I worked in a number of developing countries and this is particularly significant for rural communities, where encouraging gender balance becomes a critical factor for the progress and prosperity of both local communities and the entire nation.
What advice would you give to young women starting a career in mineral exploration/mining/geoscience?
First, I would advise that your emphasis is on taking initiative, even when feeling less than 100% prepared, is important. The notion that perfection is not a prerequisite for action is a powerful message for overcoming self-doubt. Because as a woman, our nature is to want to get prepared or ready for something 100% and if not hold ourselves to participate. Sometimes, it is okay to go ahead and try, even when feeling less than fully prepared. Try new things and I would encourage try to get out of your comfort zone where the growth occurs.

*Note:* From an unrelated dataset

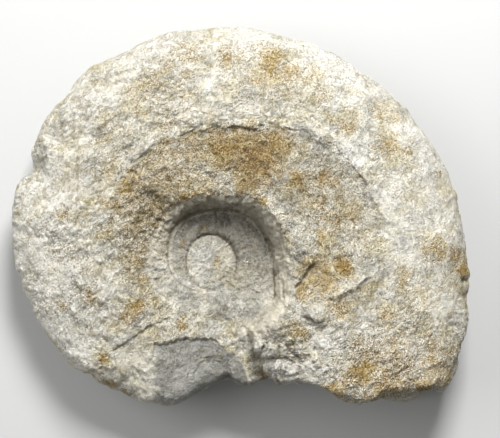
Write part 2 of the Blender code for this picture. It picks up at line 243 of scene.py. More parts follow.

Furthermore, your encouragement to navigate through discrimination and biases while maintaining self-belief is crucial. Resilience and self-trust are powerful tools to counteract challenges and foster personal and professional growth. Never lose your trust, believe in yourself, and try to be your number one cheerleader for yourself.
Finally, try to be your authentic self. Being genuine and expressing oneself is not only empowering but also contributes to creating diverse and inclusive environments. Your words resonate as both practical advice and a call to embrace one's unique voice and perspective. So, do not be shy about asking questions and addressing issues or making comments and being who you are.
What motivates you and keeps you busy outside of mineral exploration/mining/geoscience?
My family and kids, my dog, my garden, and a beautiful place to live and walk. More importantly, positive thought and self-encouragement motivate me and help me to be more present and look forward to a brighter future.